There are multiple complicating factors in reporting, tracking, investigating and prosecuting, which were explored in coverage by The Guardian and Yes! Magazine, as well as Ms. and Think Progress.
“Campaigners, including the Sovereign Bodies Institute, the Brave Heart Society, and the Urban Indian Health Institute, identify aspects of systemic racism — including the indelible legacies of settler colonialism, issues with law enforcement, a lack of reliable and comprehensive data, and flawed policymaking — as deep-rooted sources of the crisis,” Project Censored summed up. “As YES! Magazine reported, tribal communities in the United States often lack jurisdiction to respond to crimes.”
This was partially remedied in the 2013 reauthorization of the Violence Against Women Act, known as VAWA, but “it left sex trafficking and other forms of sexual violence outside tribal jurisdiction, YES! Magazine reported.”
The House voted to expand tribal jurisdiction in such cases in its 2019 VAWA reauthorization, but, Ms. reported, “The bill is now languishing in the Senate, where Republicans have so far blocked a vote.”
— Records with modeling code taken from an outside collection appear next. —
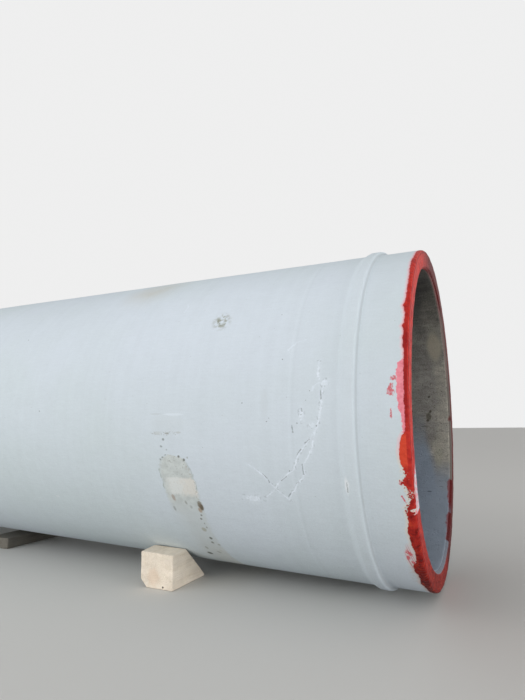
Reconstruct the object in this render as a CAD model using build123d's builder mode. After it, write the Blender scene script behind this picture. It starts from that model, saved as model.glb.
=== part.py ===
"""Bell-and-spigot concrete pipe lying on its bell and its stop ridge, with a wedge and a packing board.

Millimetres. X runs along the pipe with the spigot at +X, Z is up, the origin is the centre of the
footprint. The pipe's section is drawn along its own axis: s is the distance from the spigot's end
face, r the distance from the axis.
"""
import math
import os

from build123d import *

# barrel and spigot
bore_r = 411.0
barrel_wall = 54.0
barrel_r = bore_r + barrel_wall
overall_length = 5160.0
spigot_set_back = 1.5
spigot_r = barrel_r - spigot_set_back
spigot_length = 107.0
spigot_edge = 6.0
bore_edge = 8.0

# stop ridge behind the spigot's gasket band
ridge_height = 8.5
ridge_r = barrel_r + ridge_height
ridge_shoulder = 6.0
ridge_crown = 13.0
ridge_slope = 24.0
ridge_foot_round = 5.0
ridge_crown_round = 3.0

# bell: outside a short cylinder and a long flare, inside a lead-in, the socket and a taper to the bore
bell_cylinder = 90.0
bell_flare = 870.0
bell_edge = 6.0
ring_gap = 18.5
socket_r = spigot_r + ring_gap
bell_wall = 97.0
bell_r = socket_r + bell_wall
mouth_flare = 15.0
mouth_r = socket_r + mouth_flare
mouth_lead_in = 42.0
socket_depth = 145.0
socket_taper = 380.0

# timber
wedge_height = 100.0
wedge_top_fall = 5.0
wedge_width = 110.0
wedge_toe_height = 6.0
wedge_top = 60.0
wedge_slant_run = 100.0
wedge_wane = 22.0
wedge_from_ridge = 553.0
board_width = 100.0
board_end_y = 187.0
board_from_ridge = 1402.0
timber_edge = 2.0
seat_clearance = 0.3

# stations along the axis; the flare is two equal tangent arcs, and so is the socket's taper
crown_start = spigot_length + ridge_shoulder
crown_end = crown_start + ridge_crown
ridge_end = crown_end + ridge_slope
bell_start = overall_length - bell_cylinder
flare_start = bell_start - bell_flare
taper_end = overall_length - socket_depth
taper_start = taper_end - socket_taper
flare_middle = ((flare_start + bell_start) / 2, (barrel_r + bell_r) / 2)
taper_middle = ((taper_start + taper_end) / 2, (bore_r + socket_r) / 2)
flare_arc_r = (bell_flare**2 + (bell_r - barrel_r) ** 2) / (4 * (bell_r - barrel_r))

# the ridge's crown and the flare's upper arc both touch the floor, which gives the pipe's slope
run = bell_start - crown_start
fall = ridge_r + flare_arc_r - bell_r
slope = math.asin(flare_arc_r / math.hypot(run, fall)) - math.atan2(fall, run)
end_height = ridge_r * math.cos(slope) - crown_start * math.sin(slope)
reach_front = spigot_r * math.sin(slope)
reach_back = overall_length * math.cos(slope) + (bell_r - bell_edge) * math.sin(slope)
end_x = (reach_back - reach_front) / 2
ridge_x = end_x - crown_start * math.cos(slope) - ridge_r * math.sin(slope)
axis_plane = Plane(
    origin=(end_x, 0, end_height),
    x_dir=(-math.cos(slope), 0, math.sin(slope)),
    z_dir=(0, 1, 0),
)
pipe_axis = Axis((end_x, 0, end_height), (-math.cos(slope), 0, math.sin(slope)))


def axis_height(x):
    """Height of the pipe's axis above the floor at x."""
    return end_height + (end_x - x) * math.tan(slope)


# the wall's section runs from the spigot's face round the outside to the bell and back inside
with BuildPart() as pipe:
    with BuildSketch(axis_plane) as wall:
        with BuildLine():
            Polyline(
                (0, bore_r + bore_edge),
                (0, spigot_r - spigot_edge),
                (spigot_edge, spigot_r),
                (spigot_length, spigot_r),
                (crown_start, ridge_r),
                (crown_end, ridge_r),
                (ridge_end, barrel_r),
                (flare_start, barrel_r),
            )
            TangentArc((flare_start, barrel_r), flare_middle, tangent=(1, 0))
            TangentArc((bell_start, bell_r), flare_middle, tangent=(-1, 0))
            Polyline(
                (bell_start, bell_r),
                (overall_length - bell_edge, bell_r),
                (overall_length, bell_r - bell_edge),
                (overall_length, mouth_r),
                (overall_length - mouth_lead_in, socket_r),
                (taper_end, socket_r),
            )
            TangentArc((taper_end, socket_r), taper_middle, tangent=(-1, 0))
            TangentArc((taper_start, bore_r), taper_middle, tangent=(1, 0))
            Polyline(
                (taper_start, bore_r),
                (bore_edge, bore_r),
                (0, bore_r + bore_edge),
            )
        make_face()
        ridge_foot = wall.vertices().sort_by_distance((spigot_length, spigot_r))[0]
        fillet(ridge_foot, radius=ridge_foot_round)
        crown_corner = wall.vertices().sort_by_distance((crown_start, ridge_r))[0]
        fillet(crown_corner, radius=ridge_crown_round)
    revolve(axis=pipe_axis)

# the wedge's upper back edge bears on the barrel where the barrel is lowest over it
wedge_x = ridge_x - wedge_from_ridge
wedge_axis_height = axis_height(wedge_x)
wedge_back_y = -math.sqrt((barrel_r + seat_clearance) ** 2 - (wedge_axis_height - wedge_height) ** 2)
wedge_front_y = wedge_back_y - wedge_top
wedge_toe_y = wedge_back_y + wedge_slant_run
wedge_plane = Plane(origin=(wedge_x, 0, 0), x_dir=(0, 1, 0), z_dir=(1, 0, 0))

with BuildPart() as wedge_chock:
    with BuildSketch(wedge_plane):
        with BuildLine():
            Polyline(
                (wedge_front_y, 0),
                (wedge_toe_y, 0),
                (wedge_toe_y, wedge_toe_height),
                (wedge_back_y, wedge_height),
                (wedge_front_y, wedge_height - wedge_top_fall),
                close=True,
            )
        make_face()
    extrude(amount=-wedge_width)
    wane_edge = wedge_chock.edges().filter_by(Axis.Y).group_by(Axis.Z)[0].sort_by(Axis.X)[0]
    chamfer(wane_edge, length=wedge_wane)
    front_top_edge = wedge_chock.edges().filter_by(Axis.X).group_by(Axis.Y)[0].sort_by(Axis.Z)[-1]
    chamfer(front_top_edge, length=timber_edge)

# the board fills the gap under the barrel, which is smallest over the board's spigot side
board_x = ridge_x - board_from_ridge
board_thickness = axis_height(board_x) - barrel_r / math.cos(slope) - seat_clearance

with BuildPart() as packing_board:
    with BuildSketch(Plane.XY):
        with Locations((board_x - board_width / 2, 0)):
            Rectangle(board_width, 2 * board_end_y)
    extrude(amount=board_thickness)
    upright_edges = packing_board.edges().filter_by(Axis.Z)
    chamfer(upright_edges, length=timber_edge)

os.makedirs("parts", exist_ok=True)
pipe.part.label = "pipe"
wedge_chock.part.label = "wedge_chock"
packing_board.part.label = "packing_board"
export_step(pipe.part, "parts/pipe.step")
export_step(wedge_chock.part, "parts/wedge_chock.step")
export_step(packing_board.part, "parts/packing_board.step")

for piece in (pipe, wedge_chock, packing_board):
    box = piece.part.bounding_box()
    print(piece.part.label, [round(v, 2) for v in (*box.min, *box.max)], round(piece.part.volume / 1e9, 5), "m3")
print("slope", round(math.degrees(slope), 3), "ridge x", round(ridge_x, 1), "board", round(board_thickness, 2))
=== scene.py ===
"""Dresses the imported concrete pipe, its timber wedge and its packing board, then lights and frames them.

Metres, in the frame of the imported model: X runs along the pipe with the spigot at +X, Z is up.
Places on the pipe's wall are given as on a template wrapped round it: millimetres along the axis
from the spigot's end face, and degrees round it from the top towards the wedge's side.
"""
import math

import bpy
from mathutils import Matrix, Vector


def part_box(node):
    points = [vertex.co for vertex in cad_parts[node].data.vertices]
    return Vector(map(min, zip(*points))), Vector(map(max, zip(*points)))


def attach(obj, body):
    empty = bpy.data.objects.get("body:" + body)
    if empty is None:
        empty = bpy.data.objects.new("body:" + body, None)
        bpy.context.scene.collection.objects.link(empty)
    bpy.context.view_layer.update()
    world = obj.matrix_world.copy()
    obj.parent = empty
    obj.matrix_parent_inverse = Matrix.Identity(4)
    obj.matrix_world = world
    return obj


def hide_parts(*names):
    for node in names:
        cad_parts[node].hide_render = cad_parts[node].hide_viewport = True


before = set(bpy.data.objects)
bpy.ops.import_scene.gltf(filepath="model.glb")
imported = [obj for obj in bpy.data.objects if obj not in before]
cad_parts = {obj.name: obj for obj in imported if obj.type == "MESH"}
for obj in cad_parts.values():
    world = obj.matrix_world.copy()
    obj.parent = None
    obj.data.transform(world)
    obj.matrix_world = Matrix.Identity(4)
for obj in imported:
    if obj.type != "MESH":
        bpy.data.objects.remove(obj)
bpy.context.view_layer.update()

MM = 0.001

# the pipe's section, in millimetres
BARREL_R = 465.0
BORE_R = 411.0
LENGTH = 5160.0
SPIGOT_R = 463.5
SPIGOT_LENGTH = 107.0
RIDGE_R = 473.5
RIDGE_CROWN_END = 132.0
JOINT_LINE = 256.0
BELL_R = 579.0
BELL_START = 5070.0
FLARE_START = 4200.0
SOCKET_R = 482.0
MOUTH_R = 497.0
MOUTH_START = 5118.0
TAPER_START = 4635.0
TAPER_END = 5015.0
BORE_EDGE = 8.0
SIDES = 400

# the wedge's sawn faces, in metres
WEDGE_TOE = 0.006
WEDGE_SLANT_RUN = 0.100
WEDGE_WANE = 0.022
WEDGE_SPLIT = 0.005

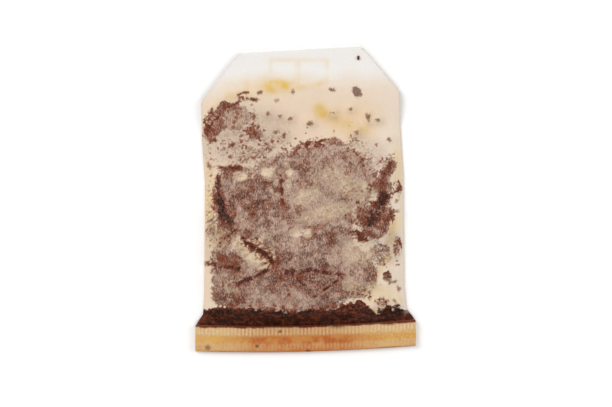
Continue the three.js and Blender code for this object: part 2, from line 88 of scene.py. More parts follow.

Another facet of the problem explored by Yes! is the connection between the extractive fossil fuel industry and violence against Native women. The Canadian report “showed a strong link between extraction zones on the missing and murdered women crisis in Canada,” Yes! noted. “It specifically cited rotational shift work, sexual harassment in the workplace, substance abuse, economic insecurity, and a largely transient workforce as contributing to increased violence against Native women in communities near fossil fuel infrastructure.”
“It creates this culture of using and abuse,” said Annita Lucchesi, executive director of the Sovereign Bodies Institute. “If you can use and abuse the water and land, you can use and abuse the people around you too.”
Project Censored concluded, “As a result of limited news coverage, the United States is far from a national reckoning on its crisis of missing and murdered Indigenous women and girls.”
2. Monsanto “Intelligence Center” Targeted Journalists and Activists
In its fight to avoid liability for causing cancer, the agricultural giant Monsanto (now owned by Bayer) created an “intelligence fusion center” to “monitor and discredit” journalists and activists, Sam Levin reported for The Guardian in August 2019.
“More than 18,000 people have filed suit against Monsanto, alleging that exposure to Roundup [weedkiller] caused non-Hodgkin lymphoma, and that Monsanto covered up the risks by manipulating scientific data and silencing critics,” the Hill summarized. “The company has lost three high-profile cases in the past year, and Bayer is reportedly offering $8 billion to settle all outstanding claims.”